Tim has been playing keyboards and drums for 20 years and composing orchestral music for about 10 years. He is currently working on his bachelor’s degree in music production with a focus on video game scoring and commercial music.

1. Superior Drummer by Toontrack
A extraordinary drum sample library with great flexibility and customization. The xpacs are a little expensive but well worth the cost. Each new pack adds new sounds, mixed settings, and drag and drop midi patterns. I was a little apprehensive about getting it at first, but it has quickly become my go to library for drums.

2. Action Strings by Native Instruments
A top notch sounding phrase player. It is an excellent tool to help find that string phrase you’ve been hearing in your head or to help inspire a new direction when you’re having writer’s block.

3. Symphonic Choirs and VotA expac by EastWest
Great sounding choir library with one of the best word builders available on the market. The word builder has a steep learning curve, but is definitely worth investing the time and energy into learning.
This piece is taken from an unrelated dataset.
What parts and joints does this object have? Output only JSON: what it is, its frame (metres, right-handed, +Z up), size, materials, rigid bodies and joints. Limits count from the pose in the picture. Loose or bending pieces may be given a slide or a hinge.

Lastly are my picks.  If you don’t know anything about me, I am a composer creating music for commercials, television, film and interactive media based out outside the Los Angeles area. I started SLR a couple years ago and it has been a thrill getting to share news and reviews as the site develops.

1. NOVO Strings by Heavyocity
Though the standout highlights that everyone has been talking about are the hybrid, rhythm and phrase extensions, what I am loving are the amazing sounding tradition articulations. At first, I thought this was a bit of a slim offering for the base articulations samples, but since my review, I just keep going back to them for the timbre!

2. Orange Tree Samples Evolution Guitar Engine
Even though I am a guitar player, when tasked with adding strums, rhythms or solos,9 out of 10 times I reach for is one of my OTS Evolution guitar libraries. As someone scoring to media, with the need for speed and flexibility, the Evolution guitars are so much easier to edit on the fly then re-micing my amp or guitar and re-tracking and they sound great.

3. Transport by Refractor Audio
I have never had gear-lust for physical modular synths, but the bleeps and blips of this library keep finding their way into my work!